Specialized nurses improve care

Many nursing unions don’t have additional categories or pay grades for specialized nurses, she adds.

Although the fight to get nurses better pay based on their experience and credentials is an uphill battle, Harley and the nursing leaders she works with at the Canadian Nurses Association are making headway with the provinces, she says. Presenting the value proposition of specialized nurses is crucial.

“We have research to show that if you have a specialized nurse involved in the wound care team that the cost savings are significant and the clinical outcomes are improved,” she says. “It’s really getting the message across that if you do add specialized nurses into the staff mix, that your clinical and cost outcomes will be improved.”

Throughout her career, Harley has also had opportunities to improve nursing practice by teaching wound care techniques to hospital leaders and health-care professionals around the world. During an initiative to improve foot care for diabetic patients, she toured hospitals in the Middle East to teach surgeons and other health-care professionals about new types of dressings and wound care techniques to reduce infections and avoid amputations.

“It was a very positive experience,” she says.

And in 2011 in Cambodia, Harley and a colleague worked in a hospital and in community settings in Phnom Pen for a month.

Profound learning

As they taught doctors and nurses advanced wound care, they learned how resourceful and resilient those health-care professionals were, caring for devastating injuries with little to no supplies.

One of their patients was a 52-year-old woman who had had battery acid poured over her head. She was being operated on for skin grafts.

“This poor woman — they brought her into the operating room, and we had so little to work with,” Harley remembers. “We had to teach what we could around infection control and other aspects of wound management. It was an experience unlike any I’ve ever had.”

Seeing what other nurses face during situations like that “was so profound,” Harley says. “In Canada, even though there are things that need to be improved, on the whole we have access to things we need when we need them.”

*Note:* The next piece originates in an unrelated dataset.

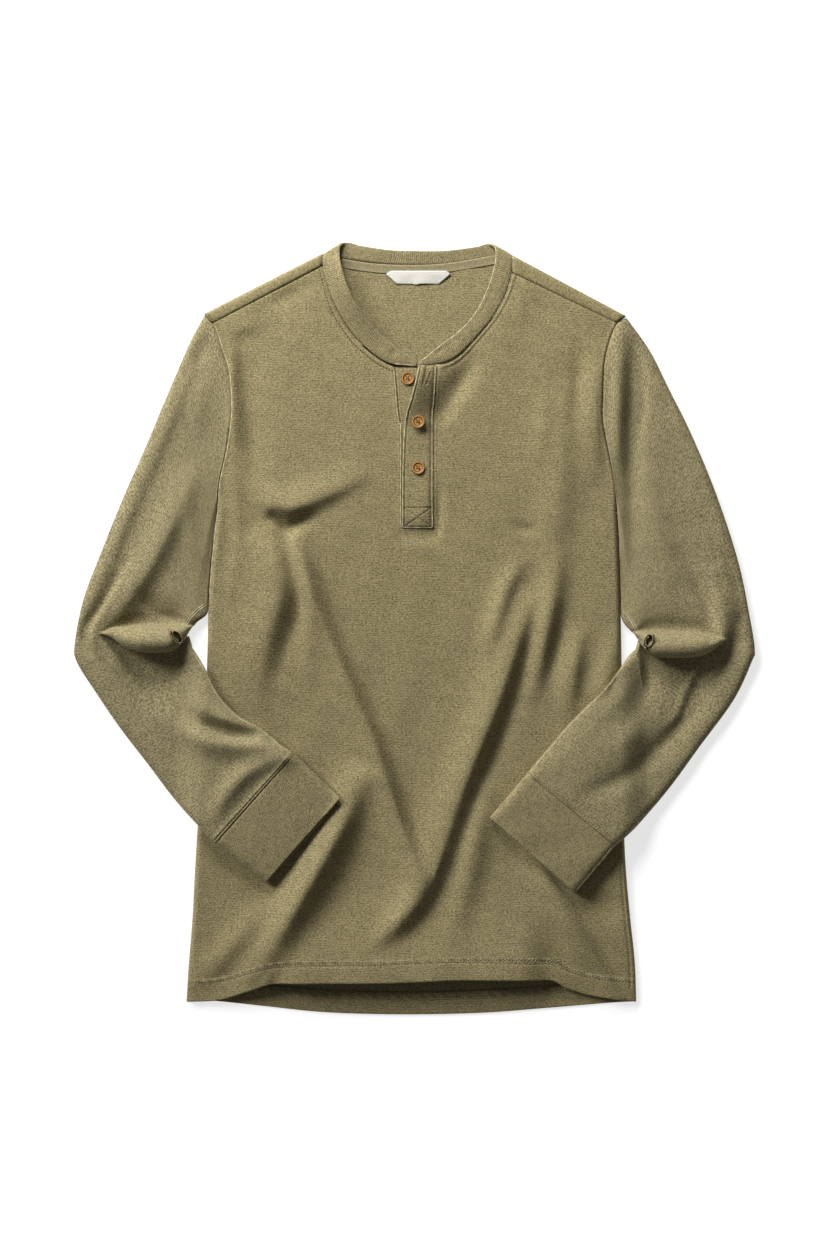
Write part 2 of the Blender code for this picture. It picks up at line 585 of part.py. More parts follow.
def back_panel():
    """The back: flat on the floor, with a strip turned up and over each shoulder."""
    right = shoulder_turn(-1, np.linspace(0.0, 1.0, SHOULDER_COLUMNS + 1))
    left = shoulder_turn(1, np.linspace(1.0, 0.0, SHOULDER_COLUMNS + 1))
    neck = along(BACK_NECKLINE, np.linspace(0.0, 1.0, NECKLINE_COLUMNS + 1))[1:-1]
    top = np.vstack([right[0, :, :2], neck, left[0, :, :2]])
    share = (top[:, 0] - top[0, 0]) / (top[-1, 0] - top[0, 0])
    hem = smooth_line(BACK_HEM)
    hem_x = BODY_EDGE[0][1] + share * (BODY_EDGE[0][2] - BODY_EDGE[0][1])
    hem_y = np.interp(hem_x, hem[:, 0], hem[:, 1])
    hem_side = BODY_EDGE[0][0]
    levels = [hem_side, hem_side + HEM_DEPTH]
    levels += list(np.linspace(hem_side + HEM_DEPTH + BAND_STEP, ARMPIT, BACK_ROWS[0]))
    levels += list(np.linspace(ARMPIT, BODY_EDGE[-1][0], BACK_ROWS[1])[1:])
    grid = []
    for y in levels:
        rise = (y - hem_side) / (BODY_EDGE[-1][0] + TOP_ROW_GAP - hem_side)
        row_x = (1 - rise) * hem_x + rise * top[:, 0]
        row_y = (1 - rise) * hem_y + rise * top[:, 1]
        row_x = row_x + (1 - share) * (edge_x(y, -1) - row_x[0]) + share * (edge_x(y, 1) - row_x[-1])
        row_y = row_y + (1 - share) * (y - row_y[0]) + share * (y - row_y[-1])
        grid.append(np.column_stack([row_x, row_y, np.zeros(len(top))]))
    blank = np.zeros((len(neck), 3))
    for k in range(len(right)):
        middle = np.column_stack([neck, np.zeros(len(neck))]) if k == 0 else blank
        grid.append(np.vstack([right[k], middle, left[k]]))
    outer = np.array(grid)
    rows, columns = outer.shape[:2]
    keep = np.ones((rows - 1, columns - 1), dtype=bool)
    keep[len(levels):, SHOULDER_COLUMNS:columns - 1 - SHOULDER_COLUMNS] = False
    thickness = np.where(np.arange(rows) < HEM_ROWS, DOUBLED, CLOTH)
    return wall(outer, thickness, keep, flip=True)


# --------------------------------------------------------------- sleeves, cuffs

EDGE_COLUMNS = (0.0, 1.0, 3.2, 6.5)  # columns near a sleeve's folded edge, from that edge
TOP_COLUMNS = 10  # evenly spaced cells between them on top
REST_EDGE = (1.0, 4.0)  # columns near the edge on the resting side
REST_COLUMNS = 8
EDGE_HEIGHT = 0.45  # of a sleeve's folded edge, as a share of its depth
CUFF_RINGS = 6


def at_station(table, station):
    """The smoothly interpolated row of a table at a station that need not be whole."""
    steps = 12
    values = smooth_line(table, steps)
    places = np.arange(len(values)) / steps
    return Station(*(float(np.interp(station, places, column)) for column in values.T))


def overlay(x, y, folds):
    """How high the front panel holds up what lies over it, with or without its folds."""
    inside = np.where(x < 0, x - edge_x(y, -1), edge_x(y, 1) - x)
    lift = ease((inside + DRAPE_OUT) / (DRAPE_OUT + DRAPE_IN))
    height = body_top(x, y) if folds else np.full(np.shape(x), REST)
    return lift * (height + OVERLAY)


def section(side, station, cloth, bend=0.0, seam=None):
    """One ring of a sleeve or cuff: over the top from the outer edge to the inner, then back under."""
    outer = np.array([station.outer_x, station.outer_y])
    inner = np.array([station.inner_x, station.inner_y])
    on_body = min(max(station.on_body, 0.0), 1.0)
    width = np.linalg.norm(inner - outer)
    step = np.array(EDGE_COLUMNS)
    middle = np.linspace(step[-1], width - step[-1], TOP_COLUMNS + 1)[1:-1]
    over = np.concatenate([step, middle, width - step[::-1]])
    rest = np.array(REST_EDGE)
    middle = np.linspace(rest[-1], width - rest[-1], REST_COLUMNS + 1)[1:-1]
    under = np.concatenate([rest, middle, width - rest[::-1]])[::-1]
    away = np.concatenate([over, under])
    share = away / width
    plan = outer + (inner - outer) * share[:, None]
    if bend > 0:
        chord = seam[0] + (seam[-1] - seam[0]) * share[:, None]
        plan = plan + bend * (along(seam, share) - chord)
    x, y = plan.T
    floor = on_body * overlay(x, y, True)
    top = on_body * overlay(x, y, False) + station.depth + bend * (body_top(x, y) - REST)
    top = np.maximum(top + fold_height(x, y, SLEEVE_FOLDS[side]), floor + AIR + 2 * cloth)
    middle_z = floor + EDGE_HEIGHT * station.depth
    nearest = np.minimum(away, width - away)
    upper = middle_z + (top - middle_z) * round_over(nearest, SLEEVE_ROUND)
    lower = middle_z - (middle_z - floor) * round_over(nearest, REST_ROUND)
    z = np.where(np.arange(len(away)) < len(over), upper, lower)
    return np.column_stack([plan, z])


def sleeve(side):
    """A sleeve from the armhole to the cuff seam."""
    table = SLEEVES[side]
    stations = [0.0]
    for whole, steps in enumerate(SLEEVE_STEPS[side]):
        stations += [whole + (k + 1) / steps for k in range(steps)]
    column = 1 if side < 0 else 2
    armhole = [(row[column] + side * SEAM, row[0] - SEAM) for row in BODY_EDGE if row[0] >= ARMPIT]
    seam = np.array([(table[0].outer_x, table[0].outer_y), *armhole[::-1]])
    rings = []
    for station in stations:
        bend = max(0.0, 1.0 - station / ARMHOLE_FADE) ** 2
        rings.append(section(side, at_station(table, station), CLOTH, bend, seam))
    return wall(np.array(rings), CLOTH, loop=True, flip=side < 0)


def cuff(side):
    """A cuff, from just past the sleeve's end to its own open end."""
    start, end = SLEEVES[side][-1], CUFF_ENDS[side]
    length = math.dist(start[:2], end[:2])
    rings = []
    for share in np.linspace(SEAM / length, 1.0, CUFF_RINGS):
        station = Station(*(a + (b - a) * share for a, b in zip(start, end)))
        rings.append(section(side, station, DOUBLED))
    return wall(np.array(rings), DOUBLED, loop=True, flip=side < 0)


# ------------------------------------------------- neckband, placket, small pieces


def neckband():
    """The band: one strip from the centre front round the neck and back to it."""
    stations = [*BAND_RIGHT, BAND_BACK, *BAND_LEFT[::-1]]
    line = smooth_line(stations, 1)
    grid = []
    for share in np.linspace(0.0, 1.0, BAND_COLUMNS):
        grid.append(line[:, :3] * (1 - share) + line[:, 3:] * share)
    return wall(np.array(grid), DOUBLED, flip=True)


def strip(rows, face, across=4, between=2):
    """A placket strip between its two edges, its face at the height that face(x, y) gives."""
    line = smooth_line(rows, between)
    grid = []
    for y, low, high in line:
        x = np.linspace(low, high, across + 1)
        height = np.full(len(x), y)
        grid.append(np.column_stack([x, height, face(x, height)]))
    return wall(np.array(grid), DOUBLED)


def under_face(x, y):
    """Height of the under strip's face."""
    return body_top(x, y) - UNDER_DROP


def top_face(x, y):
    """Height of the top strip's face, its free corner lifted at the neck."""
    corner = TOP_STRIP[-1]
    up = np.exp(-(((y - corner[0]) / COLLAR_LIFT_REACH) ** 2))
    across = np.clip((corner[2] - x) / COLLAR_LIFT_ACROSS, 0.0, 1.0) ** COLLAR_LIFT_CURL
    return body_top(x, y) + TOP_LIFT + COLLAR_LIFT * up * across


def turned(profile, sides):
    """A solid turned about Z from radius, height points that start at the bottom and end on top."""
    points = [(0.0, 0.0, profile[0][1])]
    for radius, height in profile:
        for k in range(sides):
            angle = 2 * math.pi * k / sides
            points.append((radius * math.cos(angle), radius * math.sin(angle), height))
    points.append((0.0, 0.0, profile[-1][1]))
    faces = []
    last = len(points) - 1
    for k in range(sides):
        n = (k + 1) % sides
        faces.append((0, 1 + n, 1 + k))
        for ring in range(len(profile) - 1):
            low, high = 1 + ring * sides, 1 + (ring + 1) * sides
            faces += [(low + k, low + n, high + n), (low + k, high + n, high + k)]
        top = 1 + (len(profile) - 1) * sides
        faces.append((top + k, top + n, last))
    return Wall(np.array(points), faces)


def hole_cutters(x, y, z):
    """Four pins that cut a button's holes."""
    pin = turned([(BUTTON_HOLE_RADIUS, height) for height in BUTTON_HOLE_PIN], BUTTON_HOLE_SIDES)
    points, faces = [], []
    for k in range(4):
        angle = math.pi / 4 + k * math.pi / 2
        place = (x + BUTTON_HOLE_AWAY * math.cos(angle), y + BUTTON_HOLE_AWAY * math.sin(angle), z)
        faces += [tuple(index + len(points) * len(pin.points) for index in face) for face in pin.faces]
        points.append(pin.points + place)
    cutter = add_node(f"cut_{x:.0f}_{y:.0f}", Wall(np.vstack(points), faces), HORN)
    cutter.hide_render = True
    cutter.display_type = "WIRE"
    return cutter


def button(name, x, y, carrier):
    """A four-hole button with a raised rim, lying on its placket strip."""
    face = under_face if carrier == "under" else top_face
    angles = np.linspace(0.0, 2 * math.pi, BUTTON_SIDES, endpoint=False)
    z = float(face(x + BUTTON_RADIUS * np.cos(angles), y + BUTTON_RADIUS * np.sin(angles)).max()) + GAP
    disc = turned(BUTTON_PROFILE, BUTTON_SIDES)
    node = add_node(name, Wall(disc.points + (x, y, z), disc.faces), HORN, roughness=0.35)
    holes = node.modifiers.new("holes", "BOOLEAN")
    holes.operation = "DIFFERENCE"
    holes.solver = "EXACT"
    holes.object = hole_cutters(x, y, z)
    return node


def neck_label():
    """A blank woven label, its top edge over the tape."""
    grid = []
    for y, low, high, z in LABEL_ROWS:
        x = np.linspace(low, high, LABEL_COLUMNS)
        grid.append(np.column_stack([x, np.full(LABEL_COLUMNS, y), np.full(LABEL_COLUMNS, z)]))
    return wall(np.array(grid), TRIM)


def neck_tape():
    """The tape that covers the back neck seam, on the inside."""
    edge = along(BACK_NECKLINE, np.linspace(*TAPE_ENDS, TAPE_COLUMNS))
    z = CLOTH + GAP + TRIM
    grid = []
    for drop in (GAP + TAPE_DEPTH, GAP):
        grid.append(np.column_stack([edge[:, 0], edge[:, 1] - drop, np.full(len(edge), z)]))
    return wall(np.array(grid), TRIM)


def build():
    """Every piece of the shirt."""
    for item in list(bpy.data.objects):
        bpy.data.objects.remove(item, do_unlink=True)
    add_node("front", front_panel(), OLIVE)
    add_node("back", back_panel(), OLIVE)
    for side, name in ((-1, "right"), (1, "left")):
        add_node(f"sleeve_{name}", sleeve(side), OLIVE)
        add_node(f"cuff_{name}", cuff(side), OLIVE)
    add_node("neckband", neckband(), OLIVE_DARK)
    add_node("neck_tape", neck_tape(), OLIVE_DARK)
    add_node("placket_under", strip(UNDER_STRIP, under_face), OLIVE)
    add_node("placket_top", strip(TOP_STRIP, top_face), OLIVE)
    for name, x, y, carrier in BUTTONS:
        button(name, x, y, carrier)
    add_node("neck_label", neck_label(), LABEL_WHITE)


build()
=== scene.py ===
"""Dresses the laid henley shirt: knitted cloth with its folds, seams, stitches, buttons and label.

Lengths are millimetres until a mesh is made. X points to the wearer's left, Y from the hem to the
neck and Z up from the surface that the shirt lies on. Left and right are the wearer's, so the right
sleeve lies at -X. Folds are lit from the upper left: their soft side faces -X and +Y.
"""

import logging
import math
from collections.abc import Callable, Sequence
from dataclasses import astuple, dataclass, field
from enum import Enum

import bpy
import numpy as np
from mathutils.bvhtree import BVHTree
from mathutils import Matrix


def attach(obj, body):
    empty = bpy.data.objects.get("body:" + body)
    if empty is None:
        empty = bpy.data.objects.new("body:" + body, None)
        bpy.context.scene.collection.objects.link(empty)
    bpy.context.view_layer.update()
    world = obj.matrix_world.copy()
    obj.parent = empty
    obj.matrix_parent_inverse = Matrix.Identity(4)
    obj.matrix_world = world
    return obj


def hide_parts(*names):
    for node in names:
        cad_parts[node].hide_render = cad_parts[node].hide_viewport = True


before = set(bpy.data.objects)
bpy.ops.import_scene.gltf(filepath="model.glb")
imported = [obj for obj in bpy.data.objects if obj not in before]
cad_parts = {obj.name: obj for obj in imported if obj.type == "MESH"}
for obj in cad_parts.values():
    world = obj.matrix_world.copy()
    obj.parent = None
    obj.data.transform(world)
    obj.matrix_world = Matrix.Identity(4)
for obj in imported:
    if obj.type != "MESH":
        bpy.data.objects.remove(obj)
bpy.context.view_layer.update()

log = logging.getLogger("henley")
MM = 0.001
Array = np.ndarray
Points2 = tuple[tuple[float, float], ...]
Points3 = tuple[tuple[float, float, float], ...]
Pair = tuple[float, float]
Floats = tuple[float, ...]
Height = Callable[[Array, Array], Array]
Object = bpy.types.Object
Material = bpy.types.Material


# ---------- how the shirt lies

CLOTH = 0.8  # one layer of the knit
TURN = 1.0  # radius of a turned hem, cuff or band edge, which gives a doubled edge of 2 mm
GAP = 0.3
REST = 8.0  # top of the front panel where it lies calm
FOOT = 1.5  # height of the front's side edge
HEM_FOOT = 3.2  # the same where both hems are doubled
EDGE_ROUND = 5.5  # how far in the side edge rounds over
TIGHTEST = 1.7  # smallest radius that a rounded edge takes
AIR = 2.2  # least room between a sleeve's two layers
WALL = 0.9  # what each of those layers takes up
SLEEVE_ROUND = 9.0  # how far in a sleeve's edges round over, above and below
REST_ROUND = 4.0
OVERLAY = 1.5  # a forearm's clearance over the front panel
DRAPE_OUT, DRAPE_IN = 26.0, 4.0  # where a forearm climbs onto the body
SHOULDER_RADIUS = REST / 2
EDGE_HEIGHT = 0.45  # share of a sleeve's depth at which its edges lie
UP = (0.0, 0.0, 1.0)
SIDES = {-1: "right", +1: "left"}  # the wearer's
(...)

Although she has had to cut back on direct patient care, Harley is encouraged by the work she does to translate knowledge into action, such as helping to launch the first national symposium on wound management. That symposium led to the Canadian Association of Wound Care, now known as Wounds Canada, a non-profit organization devoted to education, research and putting wound care advancements into practice.

Online education offered

She also thoroughly enjoys her involvement in the Wound, Ostomy and Continence Institute, a primarily online initiative that NSWOCC created as an educational program for training specialized wound ostomy and continence nurses, as well as offering a Skin Wellness Associate Nurse Program for practical nurses.

At any one time, there are 150 nurses and paramedics taking the programs and courses, Harley says.

As she juggles her strategic work with health-care organizations, and her education and knowledge translation efforts, Harley safeguards her own health too. An avid cross-country skier and paddler, she enjoys spending time at the cottage with her husband Gordon Faulkner and sees her three grown children whenever she can. She smiles when she says her eldest daughter is a registered nurse specialized in wound, ostomy and continence.

She’s particularly proud of her efforts to help nurses become more confident by increasing their knowledge in wound, ostomy and continence care. Those skills broaden their career horizons and improve patient care, she says.

“This specialized field of nursing has definitely grown and developed over time,” she says.

Many nurses choosing the specialty today do so because in addition to their clinical work, they can become involved in best practice recommendations and guidelines, policy work and research, she adds.

“That’s what appeals to them — moving from a generalist to more advanced specialist care.”

And when they do become advanced specialists, Harley will be in their corner, advocating for the pay raises and recognition she knows they deserve.


Laura Eggertson is a freelance journalist based in Wolfville, N.S.